Shell, Chevron, Exxon- Mobil, Total and Eni had, for the umpteenth time, declared that Nigeria’s oil industry has long suffered from under-investment.
“If we continue to invest $9 billion, we won’t grow volumes,” Bada said on the sideline of a forum in Lagos. “At least $14 billion a year in new investment was needed for Nigeria to produce 2.2 million bpd of oil, the production level, which the national budget is based on,” he stressed.
And to boost output to 3 million barrels per day (bpd), Africa’s top oil producer, Bada said, would require investment of between $18 billion and $20 billion every year for the next five years.
Nigeria, Africa’s largest economy, faces its worst crisis in more than 20 years, triggered by low oil prices, which have slashed the government’s revenues, hammered the currency and caused chronic dollar shortages.
The Nigerian government has joint ventures with oil companies, but struggles to fund its share of commitments. Bada said the government was in arrears of $5 billion. Another factor hampering output is the lack of an oil industry law.
The government has said it was working on new oil and gas policies to attract more private investors and boost crude production by 500,000 barrels a day by 2020.
“The lack of an oil law has held back investments in the sector while the government does not have the funds to operate the joint ventures for which it has a majority shareholding,” Bada said.
The Petroleum Industry Bill (PIB), stuck in parliament for a decade, aims to tackle everything from an overhaul of state oil company, Nigeria National Petroleum Corporation (NNPC), to taxes on upstream projects in a sector riddled with corruption.
The Senate aims to almost complete work by year-end on two major areas of long-delayed legislation to tackle problems in managing the nation’s oil wealth.
Last June, Nigeria said it had signed agreements worth $80 billion with Chinese firms to invest in Nigeria’s oil and gas infrastructure, but no details have emerged yet.
Bada said the government was considering allowing joint ventures to be self-funding and then possibly incorporating them from 2020, but there isn’t a clear framework yet.
He said the contracting cycle in Nigeria takes around 24 months, compared to 6-9 months in most other Organisation for Petroleum Exporting Countries (OPEC) countries.
It cost local producers around $20 to produce each barrel of oil, he said, adding that this could be cut to $12 but for higher security costs in the Niger Delta and funding costs.
Nigeria also needs to upgrade its gas infrastructure and build new plants for domestic consumption, especially for electricity, which is in short supply. Bada said the West African nation needed at least $6 billion a year in investment to boost gas output.

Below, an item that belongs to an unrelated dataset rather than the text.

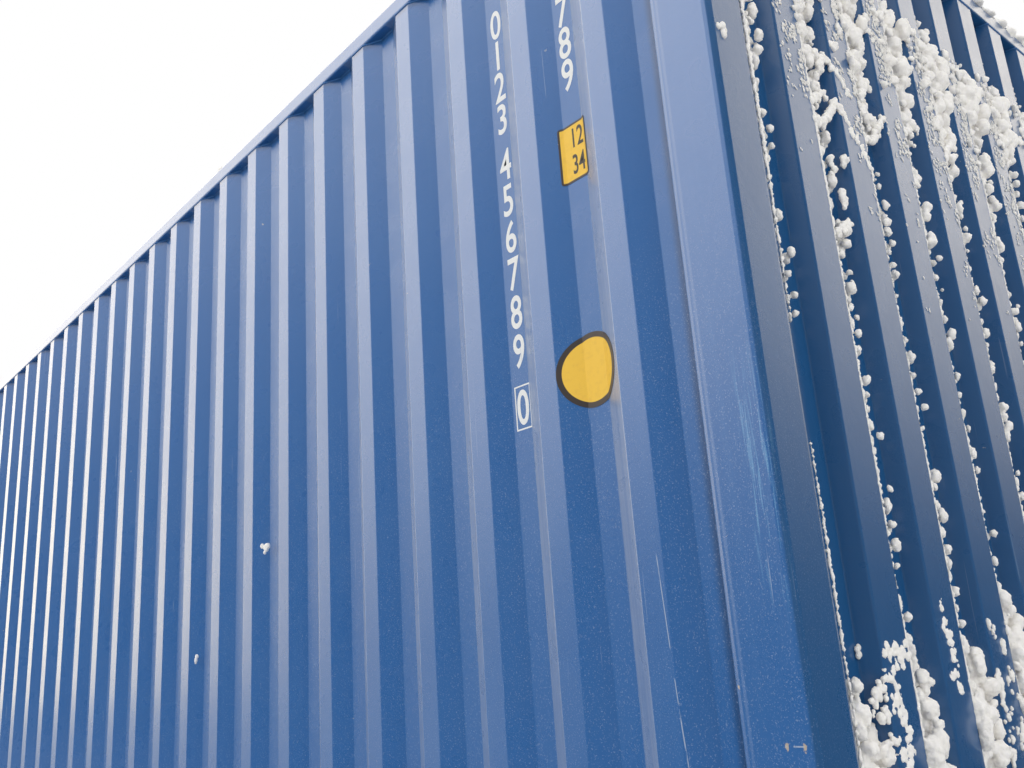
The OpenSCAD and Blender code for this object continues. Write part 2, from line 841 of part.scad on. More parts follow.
module bar_brackets() {
    depth = leaf_face - bar_axis;
    outer = bar_r + bar_gap + bracket_wall;
    low = leaf_low + leaf_rail_h / 2;
    high = leaf_top - leaf_rail_h / 2;
    under = handle_z - handle_drop - (hub_h + bracket_h) / 2 - bracket_off;
    over = (handle_z + high) / 2;
    color(zinc) at_bars() for (z = [low, under, over, high])
        translate([0, 0, z - bracket_h / 2]) difference() {
            union() {
                translate([-depth, -bracket_w / 2, 0]) cube([bracket_t, bracket_w, bracket_h]);
                translate([-depth, -outer, 0]) cube([depth, 2 * outer, bracket_h]);
                cylinder(bracket_h, outer, outer);
            }
            translate([0, 0, -cut])
                cylinder(bracket_h + 2 * cut, bar_r + bar_gap, bar_r + bar_gap);
        }
}

// Draws a handle's piece at each bar, pointing at the door's other bar
module at_handles() {
    at_end(false) both_sides() {
        translate([half_l - bar_axis, bar_in, handle_z]) children();
        translate([half_l - bar_axis, bar_out, handle_z - handle_drop]) mirror([0, 1, 0]) children();
    }
}

// Handle: a hub clamped round the bar and a flat bar that lies along the door
module door_handles() {
    hub_r = bar_r + bracket_wall;
    color(zinc) at_handles() difference() {
        union() {
            translate([0, 0, -hub_h / 2]) cylinder(hub_h, hub_r, hub_r);
            translate([bar_r - handle_t, 0, -handle_h / 2]) cube([handle_t, handle_l, handle_h]);
        }
        translate([0, 0, -hub_h / 2 - cut]) cylinder(hub_h + 2 * cut, bar_r, bar_r);
    }
}

// Catch: a plate on the leaf with a ledge under the handle's end
module handle_catches() {
    reach = leaf_face - bar_axis + bar_r;
    color(zinc) at_handles() translate([bar_axis - leaf_face, handle_l - catch_w, 0]) {
        translate([0, 0, -handle_h]) cube([bracket_t, catch_w, 2 * handle_h]);
        translate([0, 0, -handle_h / 2 - bracket_t - bar_gap]) cube([reach, catch_w, bracket_t]);
    }
}

// Heights of the hinges
hinge_places = [for (i = [0:hinge_count - 1])
    floor_top + hinge_end + (opening_h - 2 * hinge_end) * i / (hinge_count - 1)];
pin_x = half_l - pin_axis;
pin_y = opening_half - pin_off;

// Lugs stand out of the post's inner face above and below each blade and hold its pin
module hinge_lugs() {
    color(paint) at_end(false) both_sides() for (z = hinge_places) translate([pin_x, pin_y, z]) {
        for (s = [-1, 1]) translate([0, 0, s * (blade_h / 2 + lug_t / 2 + bar_gap) - lug_t / 2]) {
            cylinder(lug_t, eye_r, eye_r);
            translate([-eye_r, 0, 0]) cube([2 * eye_r, pin_off, lug_t]);
        }
        translate([0, 0, -blade_h / 2 - lug_t - bar_gap])
            cylinder(blade_h + 2 * (lug_t + bar_gap), pin_r, pin_r);
    }
}

module hinge_blades() {
    depth = leaf_face - pin_axis;
    color(paint) at_end(false) both_sides() for (z = hinge_places)
        translate([pin_x, pin_y, z - blade_h / 2]) difference() {
            union() {
                cylinder(blade_h, eye_r, eye_r);
                translate([-depth, -blade_l, 0]) cube([depth - pin_r, blade_l - eye_r / 2, blade_h]);
            }
            translate([0, 0, -cut]) cylinder(blade_h + 2 * cut, pin_r + bar_gap, pin_r + bar_gap);
        }
}

// Vent cover in a recess, with a sloping top and an open mouth below
module vents() {
    y = half_w - side_inset - side_depth;
    z = tube_low - vent_drop;
    front_x = side_first_x + side_slope + side_inner / 2 - vent_front * side_pitch;
    rear_x = side_first_x + side_slope + side_inner / 2 - (side_count - vent_rear) * side_pitch;
    low = -vent_h / 2;
    high = vent_h / 2;
    inner = vent_d - vent_t;
    color(paint) both_sides() for (x = [front_x, rear_x]) translate([0, y, z]) difference() {
        along_x(x - vent_w / 2, x + vent_w / 2)
            polygon([[0, low], [vent_d, low], [vent_d, high - vent_slope], [0, high]]);
        along_x(x - vent_w / 2 + vent_t, x + vent_w / 2 - vent_t)
            polygon([[vent_t, low - cut], [inner, low - cut],
                [inner, high - vent_slope - vent_t], [vent_t, high - vent_slope + vent_t]]);
    }
}

corner_fitting(true, false, false);  // front_bottom_right_fitting
corner_fitting(true, true, false);  // front_bottom_left_fitting
corner_fitting(false, false, false);  // rear_bottom_right_fitting
corner_fitting(false, true, false);  // rear_bottom_left_fitting
corner_fitting(true, false, true);  // front_top_right_fitting
corner_fitting(true, true, true);  // front_top_left_fitting
corner_fitting(false, false, true);  // rear_top_right_fitting
corner_fitting(false, true, true);  // rear_top_left_fitting
front_post(false);  // front_right_post
front_post(true);  // front_left_post
rear_post(false);  // rear_right_post
rear_post(true);  // rear_left_post
front_header();
front_sill();
door_header();
door_sill();
rain_gutter();
top_rail(false);  // right_top_rail
top_rail(true);  // left_top_rail
bottom_rail(false);  // right_bottom_rail
bottom_rail(true);  // left_bottom_rail
side_wall(false);  // right_wall
side_wall(true);  // left_wall
front_wall();
roof();
roof_end_plates();
roof_doublers();
cross_members();
outriggers();
tunnel_plate();
tunnel_bows();
tunnel_bolster();
floor_boards();
floor_rail();
door(false);  // right_door
door(true);  // left_door
door_gaskets();
locking_bars();
cam_keepers();
bar_brackets();
door_handles();
handle_catches();
hinge_lugs();
hinge_blades();
vents();
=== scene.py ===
"""Finishes a packed steel container: paint, marks, welds, fasteners and snow, with its camera and stage."""

import json
import math
import random
from contextlib import contextmanager
from functools import cached_property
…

Government said last Thursday that it had reached agreement with shell, ExxonMobil, Chevron and other International Oil Companies (IOCs) to pay $5.1 billion debts accumulated from past operating costs with oil.
The amount, less than the $6.8 billion previously discussed, Minister of State for Petroleum Resources, Dr. Emmanuel Kachikwu said, would be settled through crude-oil sales over five years and will be interest free.